FOMC communications, particularly the dot plot and forward guidance language, provide the clearest signal on cut timing. A shift toward more dovish language would compress the reserve-income runway for stablecoin issuers.
On the issuer side, quarterly financial disclosures and public filings will show whether elevated rates are translating into the revenue gains Grayscale’s framework implies. Circle’s public filing process, now visible through SEC documents, will provide ongoing transparency into reserve income dynamics.
If disinflation resumes faster than expected, the stablecoin income thesis weakens rapidly, as T-bill yields would fall and reserve income would compress. Fund managers and macro-sensitive crypto desks should watch for any sustained run of below-consensus inflation readings as the key risk to this positioning. Security-related concerns, such as those highlighted in recent DeFi fraud warnings, also remain a factor in how capital is allocated across protocols.
FAQ
Why does higher inflation delay Fed rate cuts?

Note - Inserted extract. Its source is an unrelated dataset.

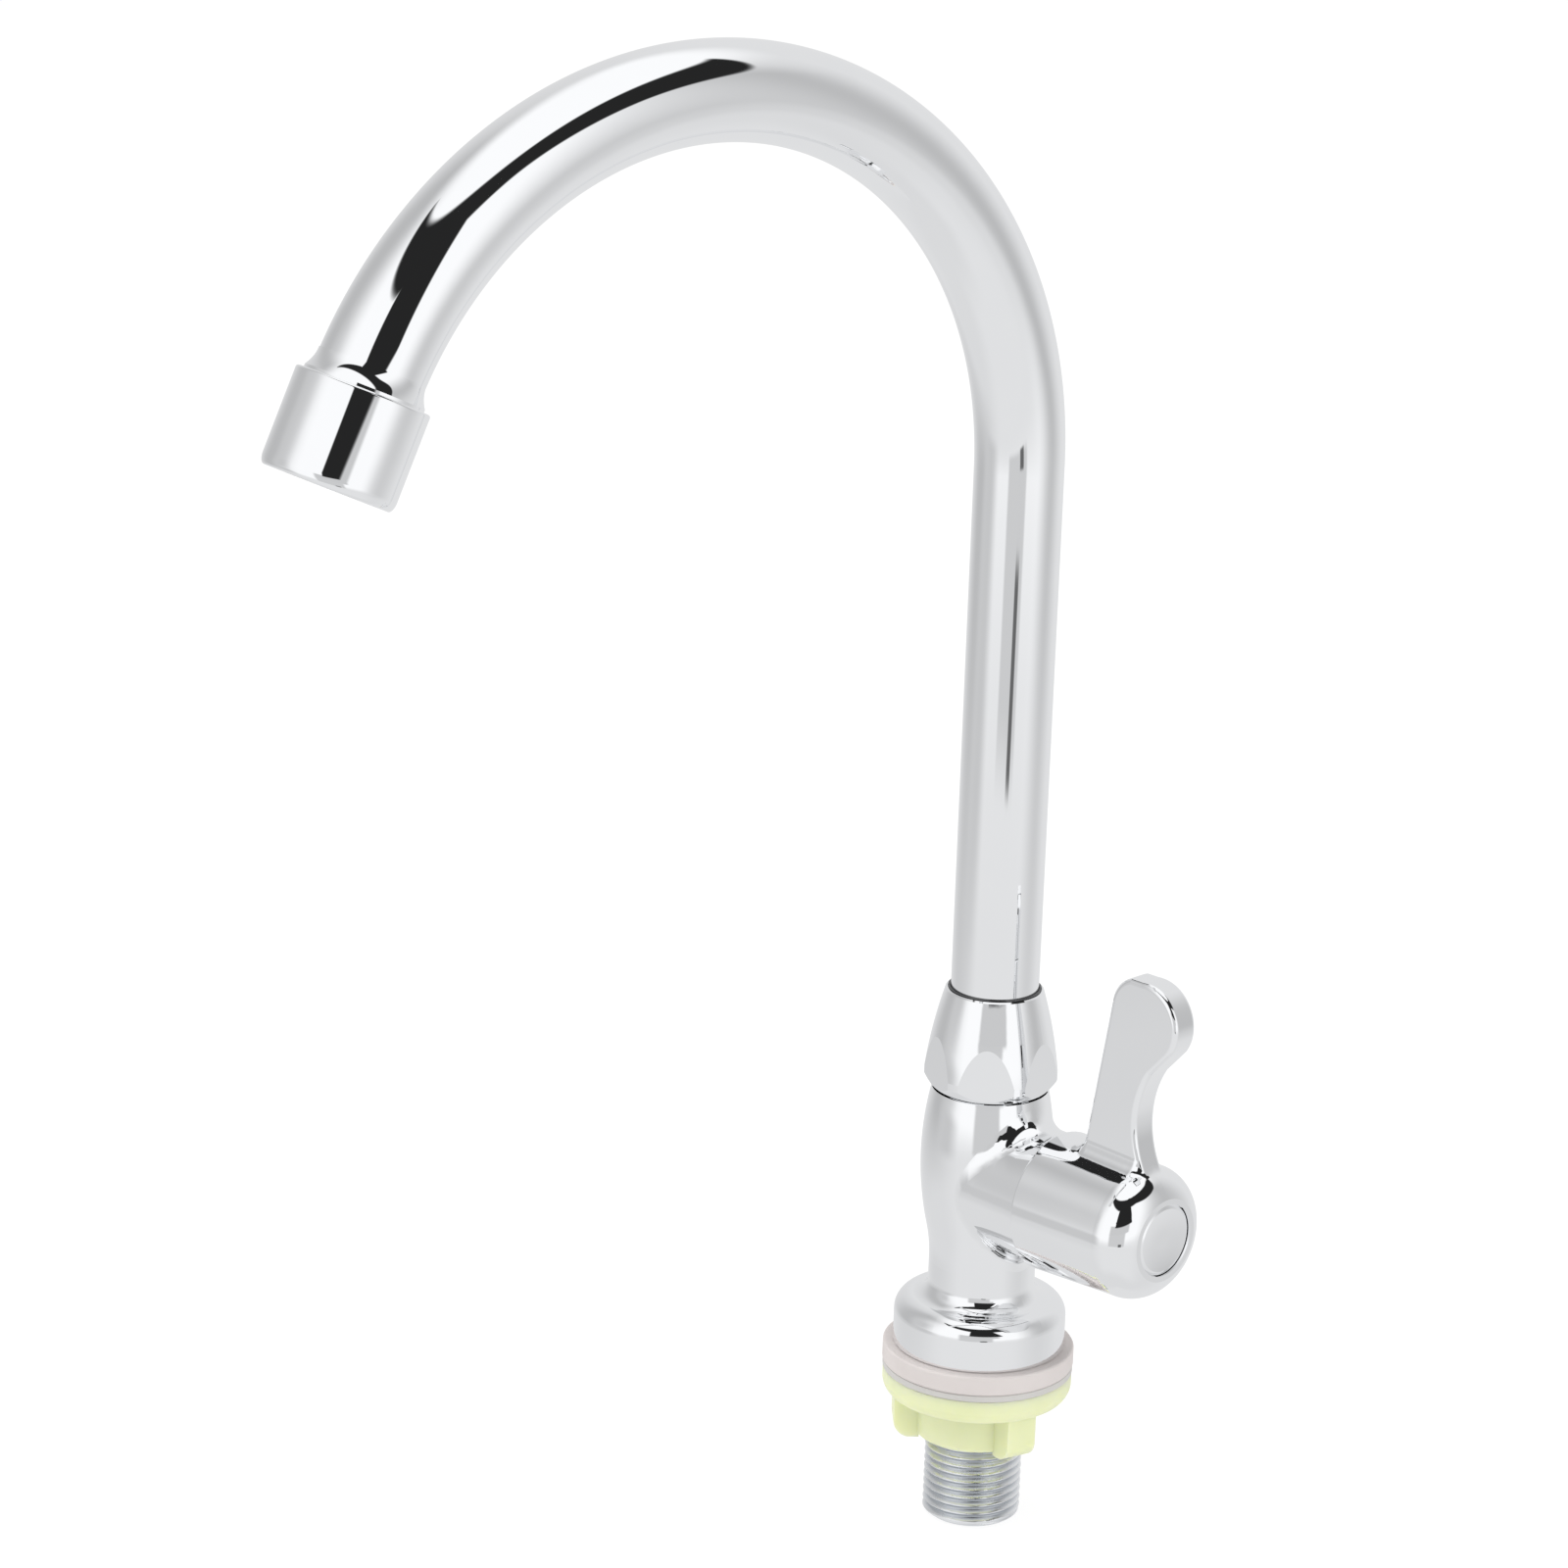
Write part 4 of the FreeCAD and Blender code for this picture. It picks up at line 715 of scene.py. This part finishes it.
def make_flared_collar(material):
    """Collar that flares out of the tube without a step, with the tube's end in its socket."""
    steps = 12
    corners = []
    for i in range(steps + 1):
        share = i / steps
        radius = COLLAR_TOP_RADIUS + (COLLAR_RADIUS - COLLAR_TOP_RADIUS) * share * share
        corners.append((radius, COLLAR_FLARE * share))
    socket_radius = TUBE_END_RADIUS + COLLAR_SOCKET_PLAY
    socket_end = COLLAR_COVER + TUBE_TAIL + COLLAR_SOCKET_END_PLAY
    corners.append((COLLAR_RADIUS, COLLAR_LENGTH))
    corners.append((COLLAR_LIP_RADIUS, COLLAR_LENGTH))
    corners.append((COLLAR_LIP_RADIUS, socket_end))
    corners.append((socket_radius, socket_end))
    corners.append((socket_radius, COLLAR_SOCKET_START))
    corners.append((COLLAR_TOP_RADIUS - COLLAR_EDGE, 0.0))
    mesh = turned_at_outlet("flared_collar", corners)
    new_piece("flared_collar", mesh, material, "spout", "spout_end_fitting")


def make_rounded_sleeve(material):
    """Aerator's sleeve with a well rounded free edge."""
    steps = 10
    angles = [math.pi / 2 * i / steps for i in range(steps + 1)]
    corners = [(SLEEVE_THREAD_RADIUS, SLEEVE_START)]
    for angle in angles:
        corners.append((SLEEVE_RADIUS - SLEEVE_TOP_ROUND * (1.0 - math.sin(angle)),
                        SLEEVE_START + SLEEVE_TOP_ROUND * (1.0 - math.cos(angle))))
    # a ring close to each round keeps the straight wall's reflections straight
    straight_from = SLEEVE_START + SLEEVE_TOP_ROUND + SLEEVE_RING_BY_ROUND
    straight_to = SLEEVE_END - SLEEVE_END_ROUND - SLEEVE_RING_BY_ROUND
    corners.append((SLEEVE_RADIUS, straight_from))
    corners.append((SLEEVE_RADIUS, straight_to))
    for angle in angles:
        corners.append((SLEEVE_RADIUS - SLEEVE_END_DEPTH * (1.0 - math.cos(angle)),
                        SLEEVE_END - SLEEVE_END_ROUND * (1.0 - math.sin(angle))))
    corners.append((SLEEVE_LIP_RADIUS, SLEEVE_END))
    corners.append((SLEEVE_LIP_RADIUS, SLEEVE_FLOOR))
    corners.append((SLEEVE_BORE_RADIUS, SLEEVE_FLOOR))
    corners.append((SLEEVE_BORE_RADIUS, SLEEVE_THREAD_END))
    corners.append((SLEEVE_THREAD_RADIUS, SLEEVE_THREAD_END))
    mesh = turned_at_outlet("rounded_sleeve", corners)
    new_piece("rounded_sleeve", mesh, material, "aerator_sleeve",
              "aerator_housing")


def main():
    bpy.context.scene.view_settings.view_transform = "Standard"
    make_camera()
    make_world()
    make_tent()
    make_floor()
    for lamp in LAMPS:
        add_lamp(*lamp)
    materials = make_materials()
    dress_nodes(materials)
    make_threaded_tail(materials["plain_grey_metal"])
    make_bent_tube(materials["chromed_brass"])
    make_flared_collar(materials["chromed_brass"])
    make_rounded_sleeve(materials["chromed_brass"])


main()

The Federal Reserve has stated it needs sustained evidence of inflation returning to 2% before cutting rates. When inflation readings come in above expectations, the committee’s confidence in that progress weakens, pushing the earliest plausible cut date further into the future.
Why do stablecoin issuers earn more when rates stay high?
Fiat-backed stablecoin issuers hold reserves in short-duration instruments like Treasury bills. These securities pay yields that track the federal funds rate closely. Higher policy rates mean higher yields on those reserves, directly increasing issuer revenue.
Does higher reserve income benefit stablecoin holders or mainly the issuers?
Currently, the vast majority of reserve income flows to issuers rather than token holders. Most major stablecoins do not pass through yield to users, creating a gap between issuer profitability and holder returns that has drawn both competitive pressure and regulatory attention.
Disclaimer: This article is for informational purposes only and does not constitute financial or investment advice. Cryptocurrency and digital asset markets carry significant risk. Always do your own research before making decisions.